In 2005, James Nuechterlein reviewed the scholarly biography on which the film Oppenheimer is based, and came to very different conclusions:

The immediate world that shaped the young Oppenheimer was the world of the Ethical Culture Society, an offshoot of Reform Judaism that allowed its adherents to escape what its founder, Felix Adler, had dismissed as Judaism’s “narrow spirit of exclusion.” Oppenheimer’s parents, upper-middle-class immigrants from Germany, had been married by Adler, and they immersed their son in the Society’s nonreligious religion of “deed, not creed,” a universal humanism committed to the ideals of social justice, rationalism, and free-thinking critical inquiry.

Was he a Communist?
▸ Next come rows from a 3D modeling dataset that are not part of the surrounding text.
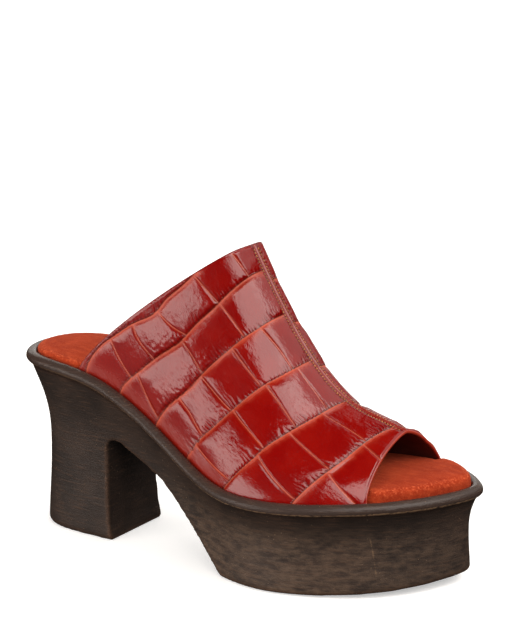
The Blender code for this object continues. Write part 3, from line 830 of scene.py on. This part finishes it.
def unit(vectors):
    """The vectors at length one."""
    return vectors / np.linalg.norm(vectors, axis=-1, keepdims=True)


def make_panels(leather, thread):
    """The two embossed panels of the upper and the stitching beside their seam."""
    plain = [panel_grid(side, PANEL_ROWS, PANEL_COLUMNS) for side in (-1, 1)]
    normals = [grid_normals(grid, side) for grid, side in zip(plain, (-1, 1))]
    ridge_normal = unit(normals[0][:, 2] + normals[1][:, 2])
    pieces = []
    for grid, normal, side, name in zip(plain, normals, (-1, 1), ("outer_panel", "inner_panel")):
        share = smooth_step(np.arange(PANEL_COLUMNS), 0, RIDGE_BLEND_COLUMNS)[None, :, None]
        normal = unit(normal * share + ridge_normal[:, None] * (1.0 - share))
        height, marks, chart = emboss(grid, normal, side)
        face = grid + normal * height[:, :, None]
        throat = rolled_edge(face[0], normal[0], unit(grid[0] - grid[1]), UPPER_WALL)
        toe = rolled_edge(face[-1], normal[-1], unit(grid[-1] - grid[-2]), UPPER_WALL)
        sheet = np.array(throat[::-1] + list(face) + toe)
        tuck = sheet[:, -1:].copy()
        tuck[:, :, 2] = bead_height(tuck[:, :, 0].ravel())[:, None] - SEAT_DEPTH + CLEARANCE
        sheet = np.concatenate((sheet, tuck), axis=1)
        extra = len(throat)
        marks = np.pad(marks, ((extra, extra), (0, 1), (0, 0)), mode="edge")
        marks[:extra, :, :3] = THROAT_MARKS
        marks[-extra:, :, :3] = TOE_MARKS
        marks[-extra // 2:, :, :3] = TOE_PAINTED_SHADE_MARKS
        chart = np.pad(chart, ((extra, extra), (0, 1), (0, 0)), mode="edge")
        rows, columns = sheet.shape[:2]
        piece = make_piece(name, sheet.reshape(-1, 3), grid_faces(rows, columns, flip=side < 0), leather)
        point_colours(piece, "scale_marks", marks.reshape(-1, 4))
        point_map(piece, "leather", chart.reshape(-1, 2))
        pieces.append(piece)
        pieces.append(make_stitches(name.replace("panel", "stitches"), face, normal, grid, thread))
    return pieces


def capsule():
    """One stitch lying along x, a little flat: a rounded rod of unit length."""
    points = []
    for along, radius in STITCH_RINGS:
        for k in range(STITCH_SIDES):
            turn = 2.0 * np.pi * k / STITCH_SIDES
            points.append((along, 0.5 * radius * np.cos(turn), 0.5 * radius * np.sin(turn)))
    return np.array(points), np.array(grid_faces(len(STITCH_RINGS), STITCH_SIDES, flip=True, closed=True))


def make_stitches(name, face, normal, grid, thread):
    """A row of stitches laid in the channel beside the seam."""
    arc = np.linalg.norm(np.diff(grid, axis=1), axis=2).sum(axis=1)
    spot = STITCH_LINE / arc * (PANEL_COLUMNS - 1)
    whole = spot.astype(int)
    part = (spot - whole)[:, None]
    rows = np.arange(len(face))
    line = face[rows, whole] * (1.0 - part) + face[rows, whole + 1] * part
    up = unit(normal[rows, whole])
    reach = running_length(line)
    places = np.arange(FIRST_STITCH, reach[-1] - LAST_STITCH, STITCH_PITCH)
    centre = read_line(line, reach, places)
    ahead = read_line(line, reach, places + 0.6 * MM)
    lift = unit(read_line(up, reach, places))
    way = unit(ahead - centre)
    across = unit(np.cross(lift, way))
    shape, quads = capsule()
    points = centre[:, None] + lift[:, None] * STITCH_LIFT
    for k, direction in enumerate((way, across, lift)):
        points = points + shape[None, :, k:k + 1] * STITCH_SIZE[k] * direction[:, None]
    faces = (quads[None] + np.arange(len(centre))[:, None, None] * len(shape)).reshape(-1, 4)
    piece = make_piece(name, points.reshape(-1, 3), faces.tolist(), thread)
    close_ends(piece)
    return piece


def close_ends(piece):
    """Merges doubled points and turns all faces outward."""
    mesh = bmesh.new()
    mesh.from_mesh(piece.data)
    bmesh.ops.remove_doubles(mesh, verts=mesh.verts, dist=0.01 * MM)
    bmesh.ops.recalc_face_normals(mesh, faces=mesh.faces)
    mesh.to_mesh(piece.data)
    mesh.free()
    piece.data.shade_smooth()


def inner_faces():
    """The inner face of the upper's wall on both sides, as coarse grids from ridge to foot."""
    faces = []
    for side in (-1, 1):
        grid = panel_grid(side, LINING_ROWS, LINING_COLUMNS)
        faces.append(grid - grid_normals(grid, side) * UPPER_WALL)
    ridge = (faces[0][:, :1] + faces[1][:, :1]) / 2.0
    return [np.concatenate((ridge, face[:, 1:]), axis=1) for face in faces]


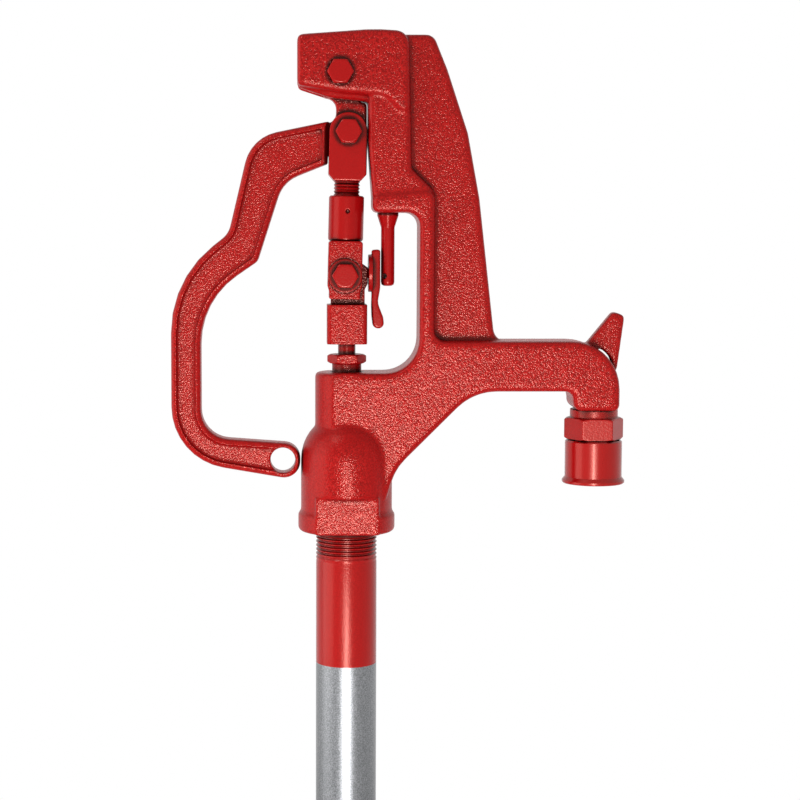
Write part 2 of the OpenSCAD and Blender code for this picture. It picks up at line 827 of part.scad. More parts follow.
module link_sleeve() {
    color(enamel)
        on_link()
            difference() {
                turned([[0, fork_top], [sleeve_r - 0.6, fork_top], [sleeve_r, fork_top + 1],
                        [sleeve_r, sleeve_top - 0.8], [sleeve_r - 0.8, sleeve_top], [0, sleeve_top]]);
                z_bar(stud_r + seat_gap, sleeve_top - 11.5, sleeve_top + past);
                z_bar(fork_shank_r + seat_gap, fork_top - past, fork_top + 10.5);
                y_bar([0.6, sleeve_top - 8.6], 1.1, -link_w, -sleeve_r + 1.4);
            }
}

fork_shank_r = 5.6;

module lower_fork() {
    w = fork_w / 2;
    outline = [
        [0.9 - w, -12.6], [w - 0.9, -12.6], [w - 0.9, -8.8], [w, -6],
        [w, fork_top - 1], [w - 1, fork_top], [1 - w, fork_top], [-w, fork_top - 1],
        [-w, -6], [0.9 - w, -8.8]];
    color(enamel)
        on_link()
            difference() {
                union() {
                    plate(outline, link_t);
                    z_bar(fork_shank_r, fork_top - past, fork_top + 10);
                }
                translate([-fork_w, -slot_t / 2, -fork_w])
                    cube([2 * fork_w, slot_t, fork_w + 11]);
                y_bar([0, 0], bolt_r + seat_gap, -link_t, link_t);
            }
}

// Rod coupler, its set screws and the thumb screw

coupler_top = coupler_z + coupler_h;
coupler_bore_r = rod_r + 1.55;
ear_x = 11.2;
thumb_z = lower_pin_z + 1.2;
thumb_shank_r = 2.5;

module rod_coupler() {
    w = coupler_w / 2;
    t = coupler_t / 2;
    tongue_outline = [
        [-8.8, coupler_top - 2], [9.6, coupler_top - 2], [9.6, lower_pin_z - 7.5],
        [ear_x, lower_pin_z - 4.5], [ear_x, lower_pin_z + 4.4], [6, lower_pin_z + 8],
        [-lower_pin_x, lower_pin_z + 7], [-8.4, lower_pin_z], [-8.8, lower_pin_z - 5]];
    color(enamel)
        on_foot()
            difference() {
                union() {
                    translate([0, 0, coupler_z])
                        linear_extrude(height = coupler_h)
                            polygon(rounded([[-w, -t, 2.4], [w, -t, 2.4], [w, t, 2.4], [-w, t, 2.4]]));
                    plate(tongue_outline, tongue_t);
                    y_bar(lower_pin, 8.6, -tongue_t / 2, tongue_t / 2);
                }
                z_bar(coupler_bore_r, coupler_z - past, coupler_top - 1);
                y_bar(lower_pin, bolt_r + running_fit, -link_t, link_t);
                x_bar(thumb_z, thumb_shank_r + seat_gap, ear_x - 4.8, ear_x + past);
                for (z = set_screw_z)
                    y_bar([0, z], set_screw_r + seat_gap, 0, coupler_t);
            }
}

set_screw_z = [coupler_z + 5.5, coupler_z + 15.5];

module set_screws() {
    color(steel)
        on_foot()
            for (z = set_screw_z)
                difference() {
                    y_bar([0, z], set_screw_r, coupler_bore_r + 0.4, coupler_t / 2 + 0.8);
                    translate([-set_screw_r - past, coupler_t / 2, z - 0.5])
                        cube([2 * set_screw_r + 2 * past, past, 1]);
                }
}

module thumb_screw() {
    flange_x = ear_x + 0.4;
    flange_r = 10.2;
    wing_x = flange_x + 2.2;
    wing = [
        [wing_x - 0.4, 12.7, 1.2], [wing_x - 0.4, -10, 0], [wing_x - 0.6, -17, 12],
        [wing_x - 0.4, -23.2, 8], [wing_x + 0.5, -30, 2.9], [wing_x + 6.6, -30, 2.9],
        [wing_x + 6, -24, 3.5], [wing_x + 2.9, -16, 8], [wing_x + 4.3, -8, 8], [wing_x + 4.3, 13, 1.4]];
    color(enamel)
        on_foot()
            translate([0, 0, thumb_z])
                union() {
                    x_bar(0, thumb_shank_r, ear_x - 4.6, wing_x);
                    x_bar(0, flange_r, flange_x, wing_x);
                    rounded_plate(wing, 7.6, 1.1);
                }
}

// Rod, plunger and valve body

ring_minor_r = 1.25;
ring_margin = 0.95;
piston_land = 2.1;
seal_h = 6;
disc_h = 3;
upper_ring_z = seat_z + 28.3;
port_z = upper_ring_z + ring_minor_r + ring_margin + drain_r;
lower_ring_z = port_z - drain_r - ring_margin - ring_minor_r - rod_lift;
pipe_foot_z = port_z + drain_r + 3.7;
valve_top_z = pipe_foot_z + pipe_engage;
piston_r = chamber_r - 0.2;
piston_foot_z = lower_ring_z - piston_land;
piston_top_z = upper_ring_z + piston_land;
seal_z = seat_z + seat_gap;
neck_top_z = piston_top_z + 4;
rod_foot_z = piston_top_z - 9;

module valve_body() {
    boss_x = valve_r + 2.5;
    color(brass)
        difference() {
            union() {
                hex_bar(inlet_af, inlet_len + 2, 0.8);
                turned([[0, inlet_len], [valve_r - 2, inlet_len], [valve_r - 2, pipe_foot_z - 9],
                        [valve_r, pipe_foot_z - 6], [valve_r, valve_top_z - 1], [valve_r - 1, valve_top_z],
                        [0, valve_top_z]]);
                x_bar(port_z, drain_r + 3.7, chamber_r, boss_x);
            }
            z_bar(inlet_r, -past, inlet_len);
            z_bar(seat_r, inlet_len - past, seat_z + past);
            z_bar(chamber_r, seat_z, pipe_foot_z + past);
            z_bar(pipe_r + seat_gap, pipe_foot_z, valve_top_z + past);
            x_bar(port_z, drain_r, 0, boss_x + past);
        }
}

module operating_rod() {
    color(enamel)
        turned([[0, rod_foot_z], [rod_r, rod_foot_z], [rod_r, foot_z + coupler_z + 12.4],
                [rod_r - 0.8, foot_z + coupler_z + 13.2], [0, foot_z + coupler_z + 13.2]]);
}

module rod_jam_nut() {
    color(steel)
        difference() {
            translate([0, 0, neck_top_z])
                hex_bar(2 * rod_r + 4.4, 5, 0.5);
            z_bar(rod_r + seat_gap, neck_top_z - past, neck_top_z + 6);
        }
}

module plunger() {
    color(brass)
        difference() {
            turned([[0, seal_z + seal_h], [11, seal_z + seal_h], [11, seal_z + seal_h + disc_h],
                    [6, seal_z + seal_h + disc_h], [6, piston_foot_z], [piston_r, piston_foot_z],
                    [piston_r, piston_top_z], [rod_r + 1.9, piston_top_z], [rod_r + 1.9, neck_top_z],
                    [0, neck_top_z]]);
            z_bar(rod_r + seat_gap, rod_foot_z, neck_top_z + past);
            z_bar(2.55, seal_z, seal_z + seal_h + 11);
            for (z = [lower_ring_z, upper_ring_z])
                rotate_extrude()
                    translate([piston_r - 2.4, z - 1.5])
                        square([4, 3]);
            for (a = [45:90:315])
                rotate([0, 0, a])
                    translate([piston_r - 4.6, 0, piston_foot_z - past])
                        cylinder(r = 1.8, h = piston_top_z - piston_foot_z + 2 * past);
        }
}

module plunger_rings() {
    color(rubber)
        for (z = [lower_ring_z, upper_ring_z])
            rotate_extrude()
                translate([chamber_r - running_fit - ring_minor_r, z])
                    circle(r = ring_minor_r);
}

module plunger_seal() {
    color(rubber)
        difference() {
            z_bar(11, seal_z, seal_z + seal_h);
            z_bar(2.55, seal_z - past, seal_z + seal_h + past);
        }
}

module seal_screw() {
    color(brass)
        union() {
            z_bar(5, seal_z - 3, seal_z);
            z_bar(2.5, seal_z - past, seal_z + seal_h + 10);
        }
}

head_casting();
casing_pipe();
valve_body();
packing_nut();
packing_ring();
packing_washer();
nozzle();
fulcrum_bolt();
fulcrum_nut();
guide_pin();
lever();
upper_clevis();
link_stud();
link_sleeve();
lower_fork();
clevis_bolt();
clevis_nut();
fork_bolt();
fork_washer();
fork_nut();
rod_coupler();
set_screws();
operating_rod();
rod_jam_nut();
plunger();
plunger_rings();
plunger_seal();
seal_screw();
thumb_screw();
thread_cap();
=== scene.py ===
# Frost-free yard hydrant: finishes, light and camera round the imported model
import json
import math
import bpy
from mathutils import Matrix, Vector

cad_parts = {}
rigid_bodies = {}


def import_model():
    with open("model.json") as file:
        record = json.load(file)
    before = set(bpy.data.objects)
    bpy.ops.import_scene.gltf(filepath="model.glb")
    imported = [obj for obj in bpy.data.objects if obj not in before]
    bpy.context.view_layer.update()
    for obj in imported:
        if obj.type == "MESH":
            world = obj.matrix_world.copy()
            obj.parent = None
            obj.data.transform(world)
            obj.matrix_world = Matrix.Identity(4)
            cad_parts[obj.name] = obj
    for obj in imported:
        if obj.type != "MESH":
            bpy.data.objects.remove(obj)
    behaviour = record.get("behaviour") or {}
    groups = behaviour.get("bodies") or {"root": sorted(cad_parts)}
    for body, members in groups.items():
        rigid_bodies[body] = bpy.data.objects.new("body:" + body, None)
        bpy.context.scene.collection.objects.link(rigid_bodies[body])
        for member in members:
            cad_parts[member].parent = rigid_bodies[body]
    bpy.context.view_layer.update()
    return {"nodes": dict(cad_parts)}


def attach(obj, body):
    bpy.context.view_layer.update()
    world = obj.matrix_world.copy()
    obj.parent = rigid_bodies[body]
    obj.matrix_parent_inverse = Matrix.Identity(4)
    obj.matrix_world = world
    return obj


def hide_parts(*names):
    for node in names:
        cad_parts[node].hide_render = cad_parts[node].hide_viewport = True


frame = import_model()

print("frame loaded:", len(frame["nodes"]), "nodes")

mm = 0.001
headFoot = 0.783          # height of the head's foot above the inlet
mergeReach = 0.004 * mm   # corners of a CAD node that lie closer than this are one corner
scene = bpy.context.scene


# Small helpers

def deselectAll():
    for item in bpy.context.view_layer.objects:
        item.select_set(False)


def makeActive(piece):
    deselectAll()
    piece.select_set(True)
    bpy.context.view_layer.objects.active = piece


def applyModifiers(piece):
    makeActive(piece)
    for modifier in list(piece.modifiers):
        bpy.ops.object.modifier_apply(modifier=modifier.name)


def copyOfNode(node, name):
    # a CAD node's mesh is loose triangles, so the copy is merged before it is shaped
    source = frame["nodes"][node]
    piece = bpy.data.objects.new(name, source.data.copy())
    scene.collection.objects.link(piece)
    piece.data.materials.clear()
    makeActive(piece)
    bpy.ops.object.mode_set(mode="EDIT")
    bpy.ops.mesh.select_all(action="SELECT")
    bpy.ops.mesh.remove_doubles(threshold=mergeReach)
    bpy.ops.object.mode_set(mode="OBJECT")
    return piece


def smoothByAngle(piece, degrees):
    makeActive(piece)
    bpy.ops.object.shade_smooth_by_angle(angle=math.radians(degrees))


def dress(piece, node, body, material):
    piece.data.materials.clear()
    piece.data.materials.append(material)
    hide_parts(node)
    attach(piece, body)


# Shader parts that several finishes share

def newGroup(name, inputs, outputs):
    group = bpy.data.node_groups.new(name, "ShaderNodeTree")
    for label, value in inputs:
        socket = group.interface.new_socket(label, in_out="INPUT", socket_type="NodeSocketFloat")
        socket.default_value = value
    for label, kind in outputs:
        group.interface.new_socket(label, in_out="OUTPUT", socket_type=kind)
    enter = group.nodes.new("NodeGroupInput")
    leave = group.nodes.new("NodeGroupOutput")
    return group, enter, leave


def mathNode(tree, operation, first, second, clamp=False):
    node = tree.nodes.new("ShaderNodeMath")
    node.operation = operation
    node.use_clamp = clamp
    for socket, value in zip(node.inputs, (first, second)):
        if isinstance(value, (int, float)):
            socket.default_value = value
        elif value is not None:
            tree.links.new(value, socket)
    return node.outputs[0]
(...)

He always denied membership in the party, and the government, despite thorough investigation, never proved otherwise. But if he was not a Communist, he was, by his own testimony, about as fervent a fellow-traveler as could be imagined.

Nuechterlein demonstrates that the men who revoked Oppenheimer’s security were engaged in anything but a McCarthyite “witch-hunt” (as Dargis calls it); the leading figure in the investigation was in fact a Democratic opponent of Senator Joseph McCarthy, and all involved proceeded judiciously. And then there is the matter of Oppenheimer’s own political judgment:

Even more dubious is the assumption that Oppenheimer was a prophetic and wise critic of American policy. That assumption rests on a soft revisionist view of the cold war that supposes the conflict could have been avoided, or at least greatly ameliorated, if alternative policies had prevailed. In this view, the nuclear arms race—in which America always led the way—was central to the hardening of cold-war attitudes, and the failure of the Truman and Eisenhower administrations to heed Oppenheimer’s urgings of greater openness and flexibility toward the Soviet Union represented a “missed opportunity” to dispel mutual suspicions.

All of which brings us back, the long way around, to his grounding in Ethical Culture, itself an early variant of what would later come to be called secular humanism. The ideals of disinterested rationalism and the objectively self-evident social values on which Oppenheimer had been raised prepared him admirably for a life in science, but not at all for a life in politics. They also gave him, as they still give those who think like him, a quite undeserved presumption of moral superiority.